Rows from a dataset
********
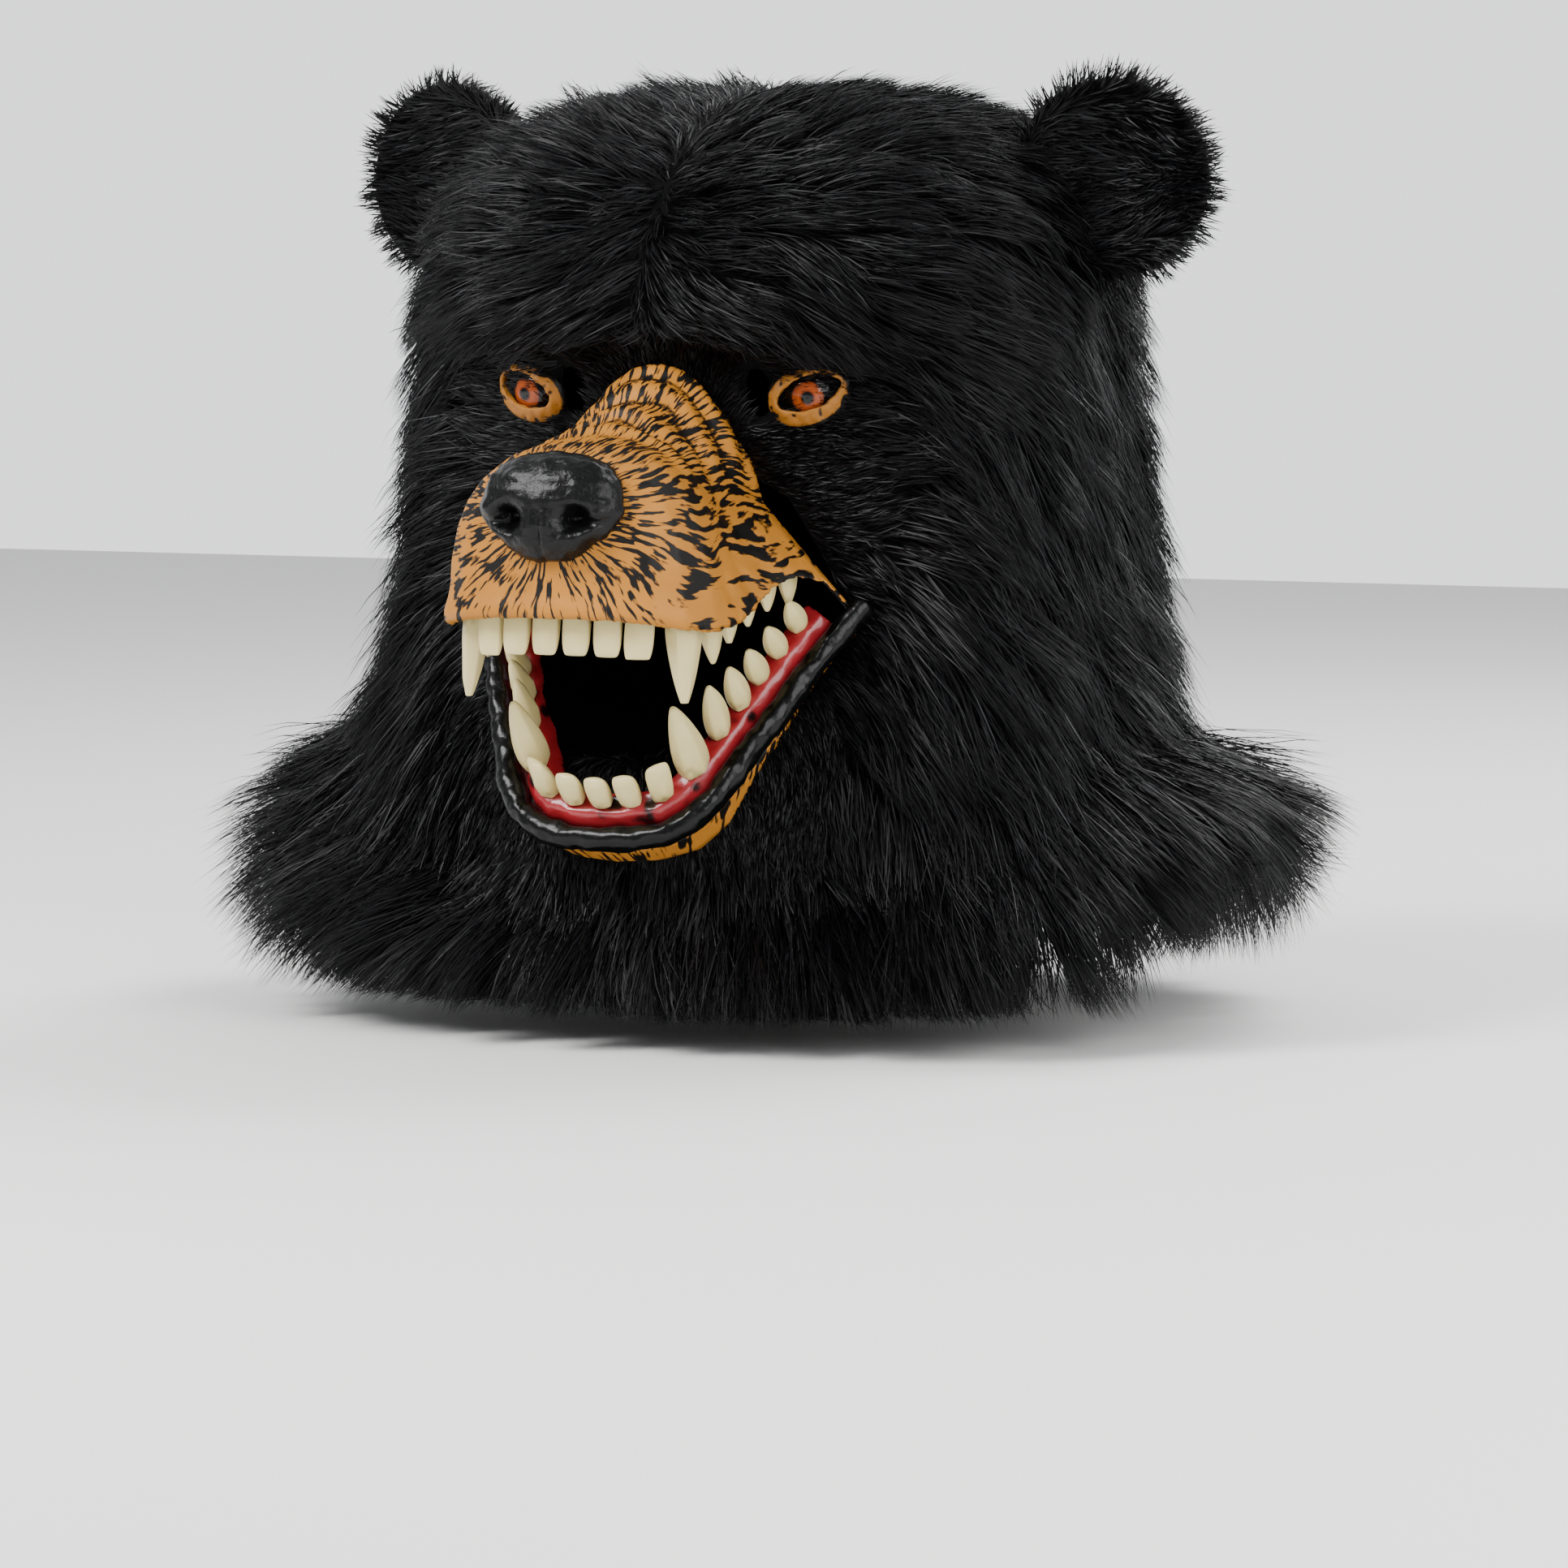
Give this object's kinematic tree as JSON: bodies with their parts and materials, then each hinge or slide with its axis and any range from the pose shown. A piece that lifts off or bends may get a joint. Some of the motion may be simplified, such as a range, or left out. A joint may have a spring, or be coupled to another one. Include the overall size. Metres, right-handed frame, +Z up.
{
  "type": "bear mask",
  "caption": "Over-the-head black fur bear mask with an open snarling mouth, ivory teeth, tan muzzle, shiny black nose and cup ears.",
  "frame": {"origin": "the inside of the crown, where the top of the wearer's head rests", "axes": "+Z up, the face looks towards -Y, +X is the wearer's left"},
  "size_m": [0.439, 0.3911, 0.3591],
  "materials": {
    "hood_cloth": "matte woven backing",
    "black_fur": "black faux fur",
    "tan_latex": "painted latex with dark washes",
    "black_latex": "semi-gloss black latex",
    "dark_gum": "dark painted latex",
    "red_gum": "gloss red latex",
    "tooth_ivory": "semi-gloss ivory",
    "eye": "gloss, rust iris on black"
  },
  "bodies": {
    "root": {"ear_left": "black_fur", "ear_right": "black_fur", "eyeball_left": "eye", "eyeball_right": "eye", "eyelid_left": "tan_latex", "eyelid_right": "tan_latex", "hood": "hood_cloth", "hood_fur": "black_fur", "lower_canine_left": "tooth_ivory", "lower_canine_right": "tooth_ivory", "lower_cheek_1_left": "tooth_ivory", "lower_cheek_1_right": "tooth_ivory", "lower_cheek_2_left": "tooth_ivory", "lower_cheek_2_right": "tooth_ivory", "lower_cheek_3_left": "tooth_ivory", "lower_cheek_3_right": "tooth_ivory", "lower_cheek_4_left": "tooth_ivory", "lower_cheek_4_right": "tooth_ivory", "lower_cheek_5_left": "tooth_ivory", "lower_cheek_5_right": "tooth_ivory", "lower_gum": "red_gum", "lower_incisor_1": "tooth_ivory", "lower_incisor_2_left": "tooth_ivory", "lower_incisor_2_right": "tooth_ivory", "lower_incisor_3_left": "tooth_ivory", "lower_incisor_3_right": "tooth_ivory", "lower_jaw": "tan_latex", "lower_lip": "black_latex", "muzzle": "tan_latex", "nose": "black_latex", "upper_canine_left": "tooth_ivory", "upper_canine_right": "tooth_ivory", "upper_cheek_1_left": "tooth_ivory", "upper_cheek_1_right": "tooth_ivory", "upper_cheek_2_left": "tooth_ivory", "upper_cheek_2_right": "tooth_ivory", "upper_cheek_3_left": "tooth_ivory", "upper_cheek_3_right": "tooth_ivory", "upper_cheek_4_left": "tooth_ivory", "upper_cheek_4_right": "tooth_ivory", "upper_cheek_5_left": "tooth_ivory", "upper_cheek_5_right": "tooth_ivory", "upper_gum": "dark_gum", "upper_incisor_1_left": "tooth_ivory", "upper_incisor_1_right": "tooth_ivory", "upper_incisor_2_left": "tooth_ivory", "upper_incisor_2_right": "tooth_ivory", "upper_incisor_3_left": "tooth_ivory", "upper_incisor_3_right": "tooth_ivory"}
  },
  "joints": []
}
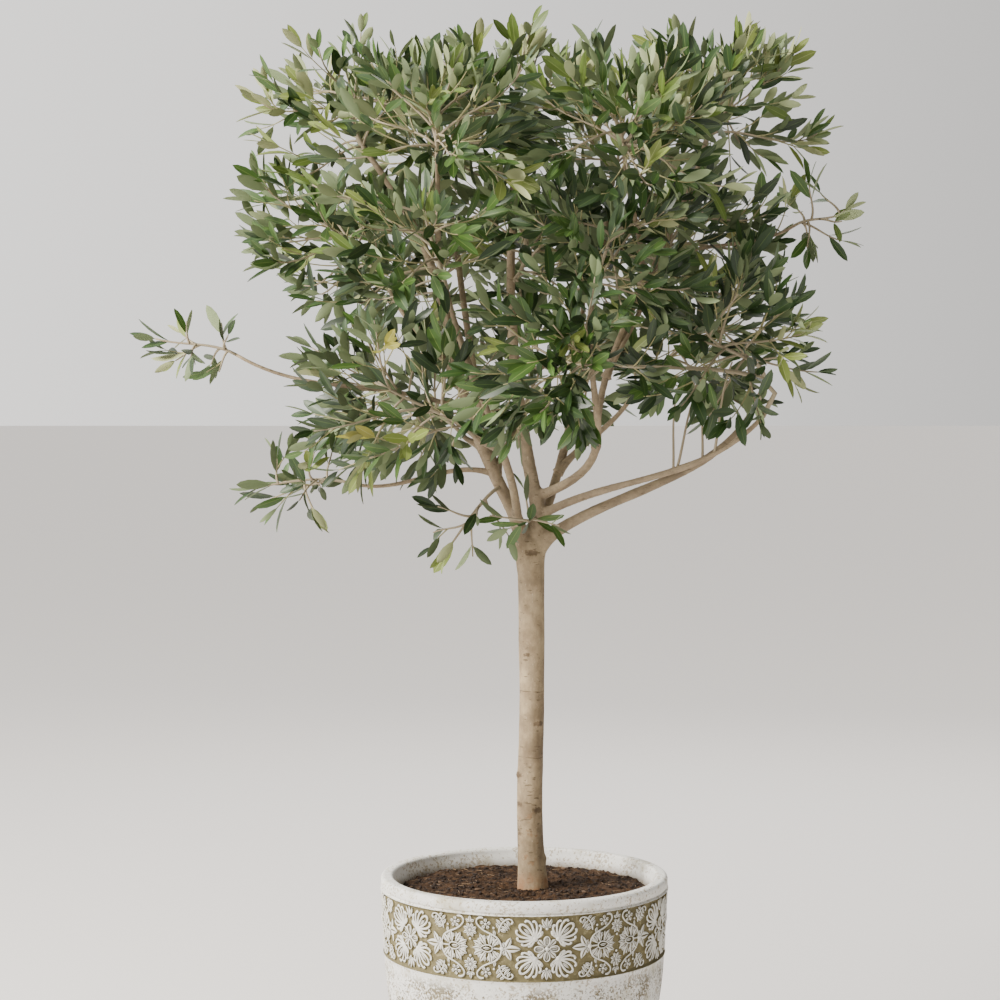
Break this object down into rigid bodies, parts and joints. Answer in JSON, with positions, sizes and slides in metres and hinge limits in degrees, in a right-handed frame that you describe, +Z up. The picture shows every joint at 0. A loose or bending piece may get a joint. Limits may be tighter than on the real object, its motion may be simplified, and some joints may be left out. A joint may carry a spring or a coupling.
{
  "type": "potted olive tree",
  "caption": "Standard olive tree with a clear stem and a broad open crown, planted in a round pale stone-effect pot with a band of relief ornament under its rim.",
  "frame": {"origin": "centre of the pot's flat underside", "axes": "+Z up along the trunk, +X to the right of the tree seen from its front, -Y towards its front"},
  "size_m": [0.9756, 0.7427, 1.5014],
  "materials": {
    "stone_effect": "matt off-white cement with stained patches",
    "compost": "matt and crumbly",
    "bark": "matt, fine rough bark",
    "foliage": "half-gloss leaves"
  },
  "bodies": {
    "root": {"pot": "stone_effect", "soil": "compost", "trunk": "bark", "bough_leader": "bark", "bough_left": "bark", "bough_low_right": "bark", "bough_upper_right": "bark", "bough_mid_right": "bark", "bough_upright_right": "bark", "bough_back_right": "bark", "bough_back_left": "bark", "bough_front": "bark", "bough_top_front_left": "bark", "bough_top_front_right": "bark", "bough_middle_right": "bark", "bough_middle_back_right": "bark", "bough_middle_back_left": "bark", "bough_middle_left": "bark", "bough_low_back": "bark", "bough_low_left_back": "bark", "bough_low_left_front": "bark", "bough_low_front": "bark", "bough_stray_left": "bark", "bough_drooping_left": "bark", "bough_right_sprig": "bark", "foliage_top_right": "foliage", "foliage_top_back_right": "foliage", "foliage_top_back_left": "foliage", "foliage_top_left": "foliage", "foliage_top_front_left": "foliage", "foliage_top_front_right": "foliage", "foliage_middle_right": "foliage", "foliage_middle_back_right": "foliage", "foliage_middle_back_left": "foliage", "foliage_middle_left": "foliage", "foliage_middle_front_left": "foliage", "foliage_middle_front_right": "foliage", "foliage_low_right_back": "foliage", "foliage_low_back": "foliage", "foliage_low_left_back": "foliage", "foliage_low_left_front": "foliage", "foliage_low_front": "foliage", "foliage_low_right_front": "foliage", "foliage_top_centre": "foliage", "foliage_heart": "foliage", "foliage_stray_left": "foliage", "foliage_drooping_left": "foliage", "foliage_hanging": "foliage", "foliage_fork_sprig": "foliage", "foliage_right_sprig": "foliage"}
  },
  "joints": []
}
********
### EXERCISE DIRECTIONS
Exactly reproduce the material above.

### THE RESULT
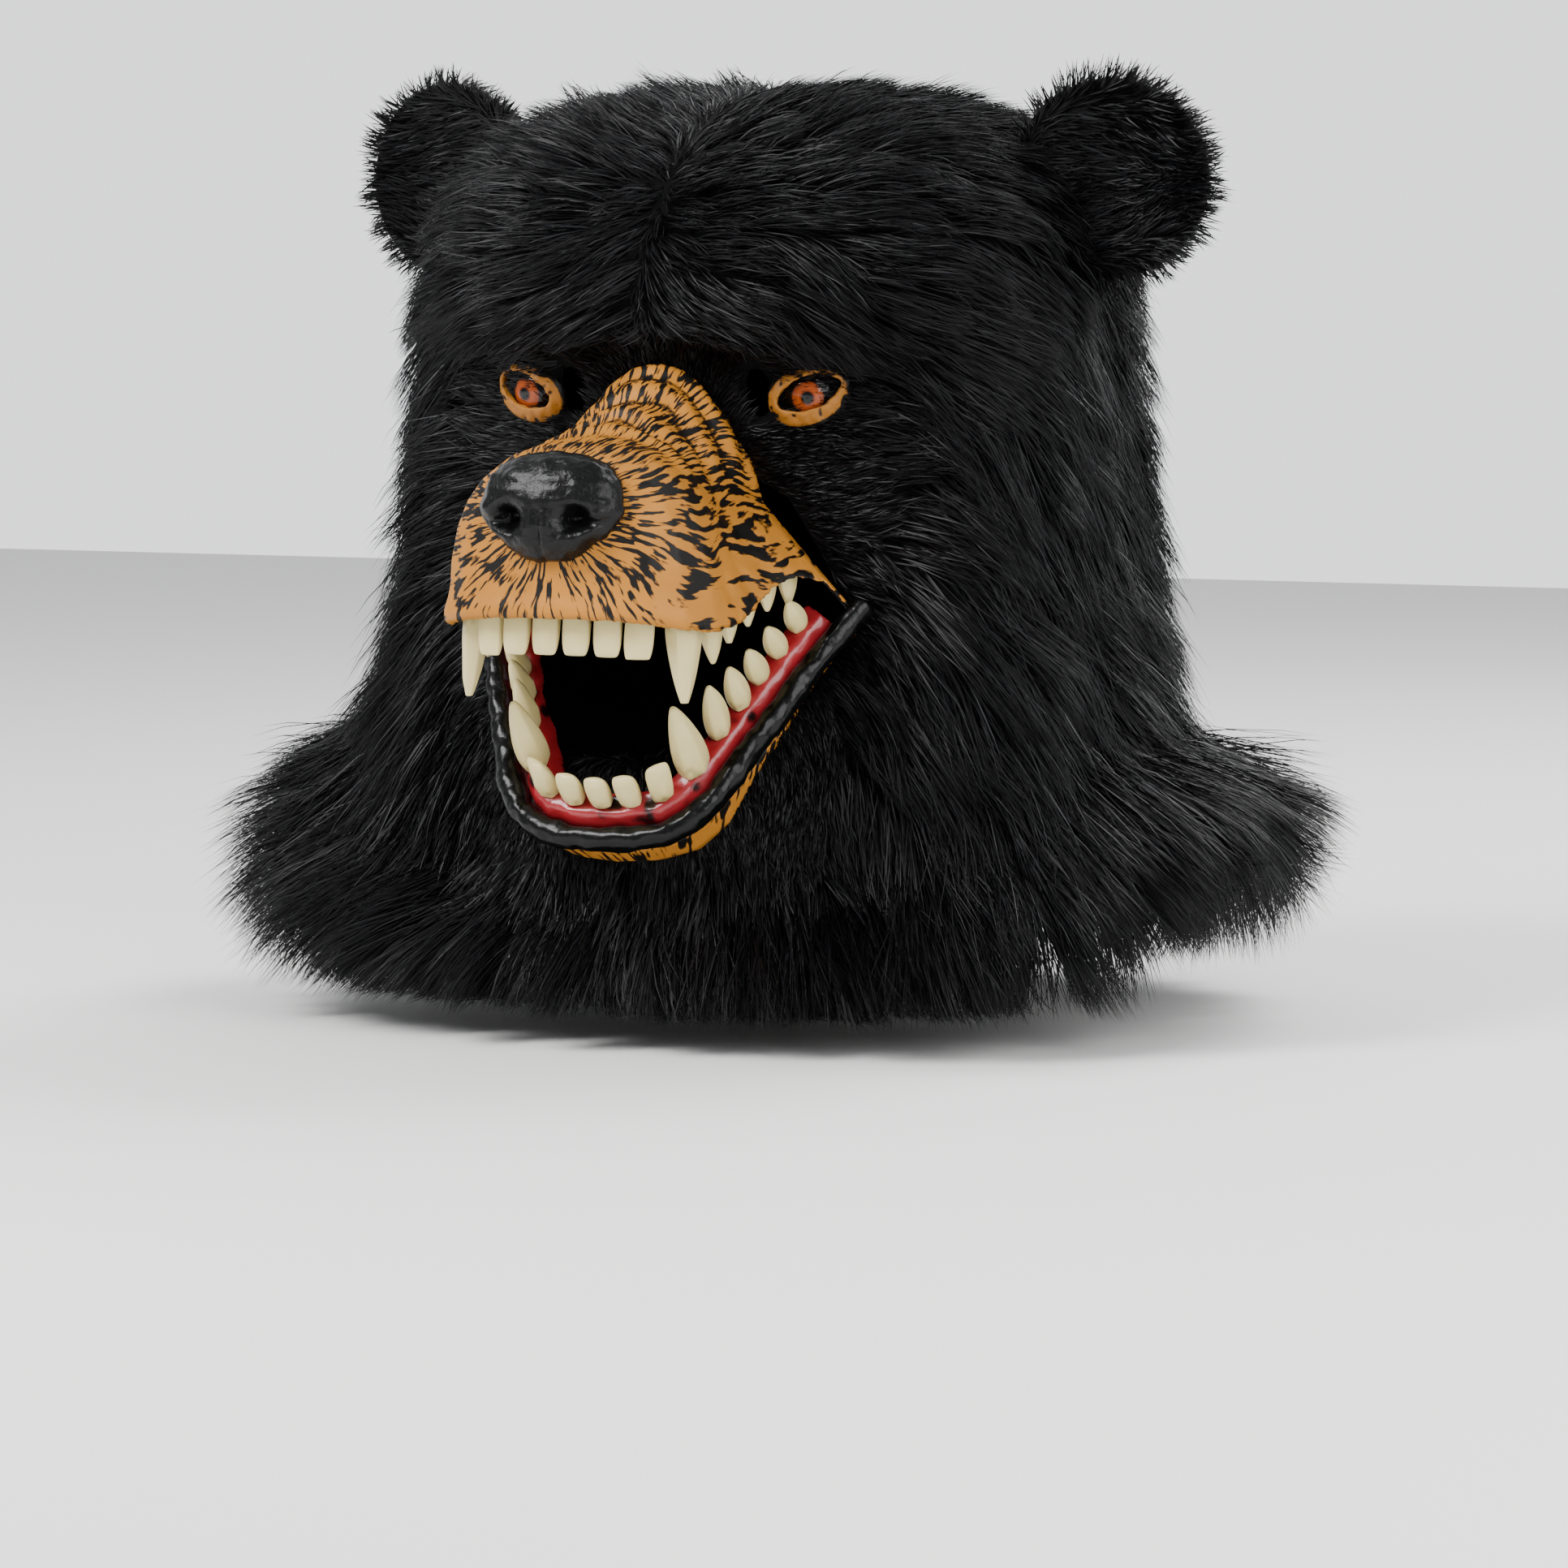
Give this object's kinematic tree as JSON: bodies with their parts and materials, then each hinge or slide with its axis and any range from the pose shown. A piece that lifts off or bends may get a joint. Some of the motion may be simplified, such as a range, or left out. A joint may have a spring, or be coupled to another one. Include the overall size. Metres, right-handed frame, +Z up.
{
  "type": "bear mask",
  "caption": "Over-the-head black fur bear mask with an open snarling mouth, ivory teeth, tan muzzle, shiny black nose and cup ears.",
  "frame": {"origin": "the inside of the crown, where the top of the wearer's head rests", "axes": "+Z up, the face looks towards -Y, +X is the wearer's left"},
  "size_m": [0.439, 0.3911, 0.3591],
  "materials": {
    "hood_cloth": "matte woven backing",
    "black_fur": "black faux fur",
    "tan_latex": "painted latex with dark washes",
    "black_latex": "semi-gloss black latex",
    "dark_gum": "dark painted latex",
    "red_gum": "gloss red latex",
    "tooth_ivory": "semi-gloss ivory",
    "eye": "gloss, rust iris on black"
  },
  "bodies": {
    "root": {"ear_left": "black_fur", "ear_right": "black_fur", "eyeball_left": "eye", "eyeball_right": "eye", "eyelid_left": "tan_latex", "eyelid_right": "tan_latex", "hood": "hood_cloth", "hood_fur": "black_fur", "lower_canine_left": "tooth_ivory", "lower_canine_right": "tooth_ivory", "lower_cheek_1_left": "tooth_ivory", "lower_cheek_1_right": "tooth_ivory", "lower_cheek_2_left": "tooth_ivory", "lower_cheek_2_right": "tooth_ivory", "lower_cheek_3_left": "tooth_ivory", "lower_cheek_3_right": "tooth_ivory", "lower_cheek_4_left": "tooth_ivory", "lower_cheek_4_right": "tooth_ivory", "lower_cheek_5_left": "tooth_ivory", "lower_cheek_5_right": "tooth_ivory", "lower_gum": "red_gum", "lower_incisor_1": "tooth_ivory", "lower_incisor_2_left": "tooth_ivory", "lower_incisor_2_right": "tooth_ivory", "lower_incisor_3_left": "tooth_ivory", "lower_incisor_3_right": "tooth_ivory", "lower_jaw": "tan_latex", "lower_lip": "black_latex", "muzzle": "tan_latex", "nose": "black_latex", "upper_canine_left": "tooth_ivory", "upper_canine_right": "tooth_ivory", "upper_cheek_1_left": "tooth_ivory", "upper_cheek_1_right": "tooth_ivory", "upper_cheek_2_left": "tooth_ivory", "upper_cheek_2_right": "tooth_ivory", "upper_cheek_3_left": "tooth_ivory", "upper_cheek_3_right": "tooth_ivory", "upper_cheek_4_left": "tooth_ivory", "upper_cheek_4_right": "tooth_ivory", "upper_cheek_5_left": "tooth_ivory", "upper_cheek_5_right": "tooth_ivory", "upper_gum": "dark_gum", "upper_incisor_1_left": "tooth_ivory", "upper_incisor_1_right": "tooth_ivory", "upper_incisor_2_left": "tooth_ivory", "upper_incisor_2_right": "tooth_ivory", "upper_incisor_3_left": "tooth_ivory", "upper_incisor_3_right": "tooth_ivory"}
  },
  "joints": []
}
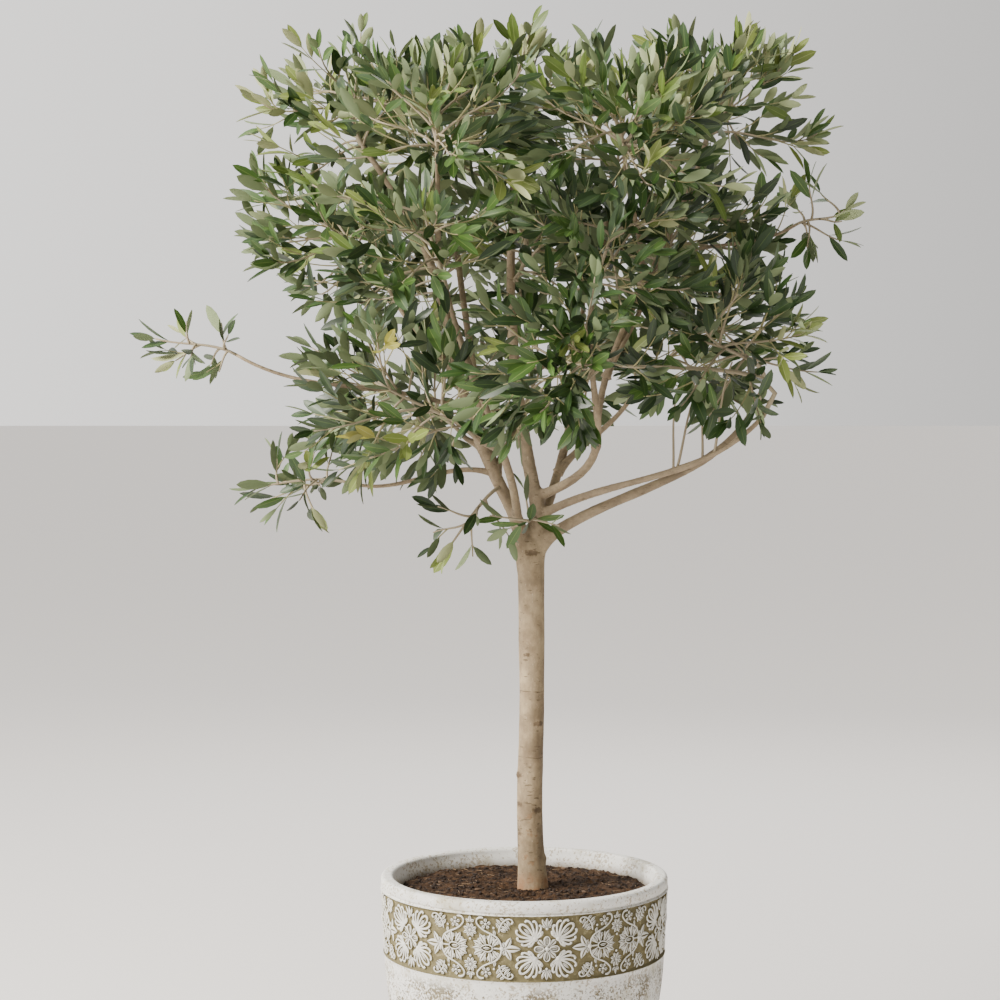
Break this object down into rigid bodies, parts and joints. Answer in JSON, with positions, sizes and slides in metres and hinge limits in degrees, in a right-handed frame that you describe, +Z up. The picture shows every joint at 0. A loose or bending piece may get a joint. Limits may be tighter than on the real object, its motion may be simplified, and some joints may be left out. A joint may carry a spring or a coupling.
{
  "type": "potted olive tree",
  "caption": "Standard olive tree with a clear stem and a broad open crown, planted in a round pale stone-effect pot with a band of relief ornament under its rim.",
  "frame": {"origin": "centre of the pot's flat underside", "axes": "+Z up along the trunk, +X to the right of the tree seen from its front, -Y towards its front"},
  "size_m": [0.9756, 0.7427, 1.5014],
  "materials": {
    "stone_effect": "matt off-white cement with stained patches",
    "compost": "matt and crumbly",
    "bark": "matt, fine rough bark",
    "foliage": "half-gloss leaves"
  },
  "bodies": {
    "root": {"pot": "stone_effect", "soil": "compost", "trunk": "bark", "bough_leader": "bark", "bough_left": "bark", "bough_low_right": "bark", "bough_upper_right": "bark", "bough_mid_right": "bark", "bough_upright_right": "bark", "bough_back_right": "bark", "bough_back_left": "bark", "bough_front": "bark", "bough_top_front_left": "bark", "bough_top_front_right": "bark", "bough_middle_right": "bark", "bough_middle_back_right": "bark", "bough_middle_back_left": "bark", "bough_middle_left": "bark", "bough_low_back": "bark", "bough_low_left_back": "bark", "bough_low_left_front": "bark", "bough_low_front": "bark", "bough_stray_left": "bark", "bough_drooping_left": "bark", "bough_right_sprig": "bark", "foliage_top_right": "foliage", "foliage_top_back_right": "foliage", "foliage_top_back_left": "foliage", "foliage_top_left": "foliage", "foliage_top_front_left": "foliage", "foliage_top_front_right": "foliage", "foliage_middle_right": "foliage", "foliage_middle_back_right": "foliage", "foliage_middle_back_left": "foliage", "foliage_middle_left": "foliage", "foliage_middle_front_left": "foliage", "foliage_middle_front_right": "foliage", "foliage_low_right_back": "foliage", "foliage_low_back": "foliage", "foliage_low_left_back": "foliage", "foliage_low_left_front": "foliage", "foliage_low_front": "foliage", "foliage_low_right_front": "foliage", "foliage_top_centre": "foliage", "foliage_heart": "foliage", "foliage_stray_left": "foliage", "foliage_drooping_left": "foliage", "foliage_hanging": "foliage", "foliage_fork_sprig": "foliage", "foliage_right_sprig": "foliage"}
  },
  "joints": []
}